Ah, my little students, how proud I am. Still, we've got to go through the formalities, "Well, you have two bells, will you keep both, or give one away?"

"Neither." Naruto responded with a smile, throwing the bells out to his teammates, "Now we all pass, I got the bells, and both of them have one." As I would hope of one going to be taught by me, always look for loopholes in the terminology.

"Yes indeed. So, regale me with your brave tale of teamwork."

Sasuke now took the role of spokesperson, "I already knew about the second test. As soon as I heard that you would be our sensei, I knew that it would involve something less than straightforward. And you gave us plenty of time to think."

A whole hour is indeed a lot.

"I figured it out with the hint of time. You gave us time to let us talk and get to know each other. Teamwork was also the thing that would be clearly the most difficult for us. The number one, a useless number two who thinks he's better, and the dobe." Nothing more need be said on the note of dobe I see, Sasuke.

"So we came up with a rough plan, and it worked perfectly."

Impressive, Sasuke understood from hint number one what the goal was, and executed. And to presuppose the content of the test so accurately that he could come up with an effective modus operand was certainly excellent.

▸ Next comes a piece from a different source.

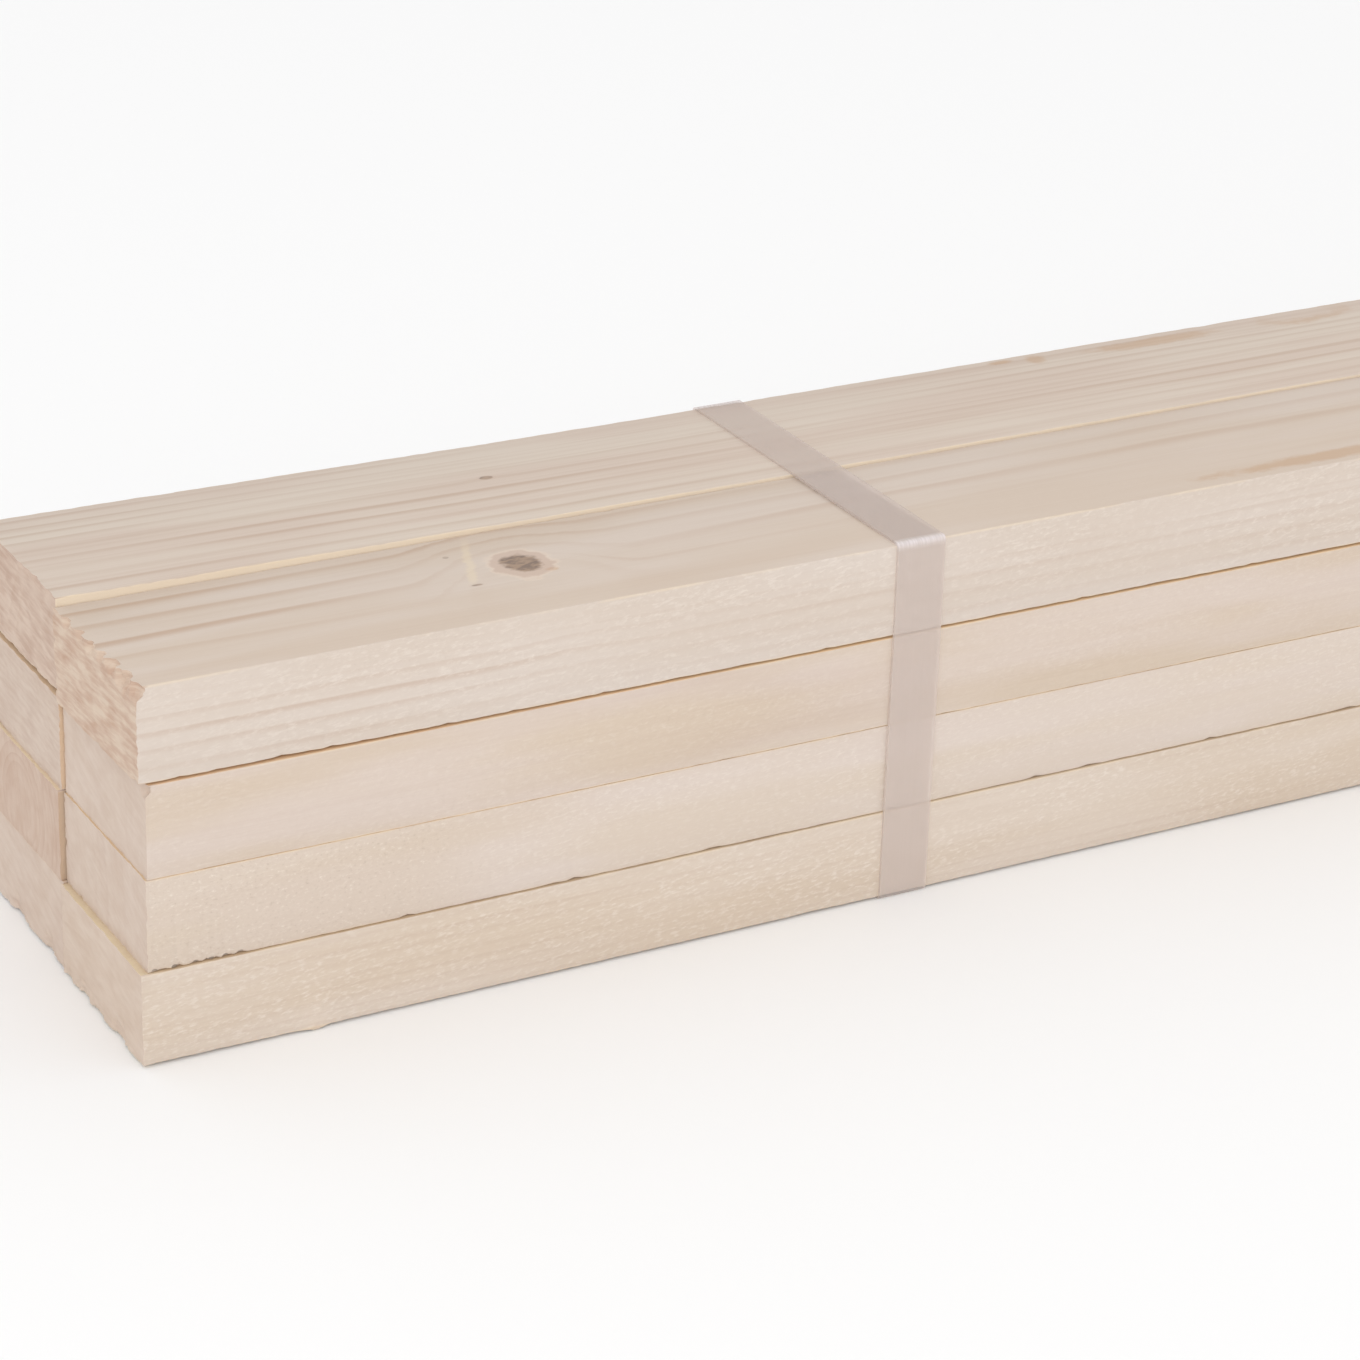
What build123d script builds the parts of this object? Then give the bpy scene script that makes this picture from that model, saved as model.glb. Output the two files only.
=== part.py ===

I smiled again, "I hereby welcome Uzumaki Naruto, Nagamine Junko, and Uchiha Sasuke to team Nanashi. May we leave all other rookies in the dust."

"Alright!" Naruto cheered, Junko just sighed in relief, and Sasuke grinned smugly.

I could tell this would be the beginning of a beautiful relationship. But that is a story for another time.

XXXX

Authors Note: I decided to end my story here; I'll pick it up again if I feel like it ever.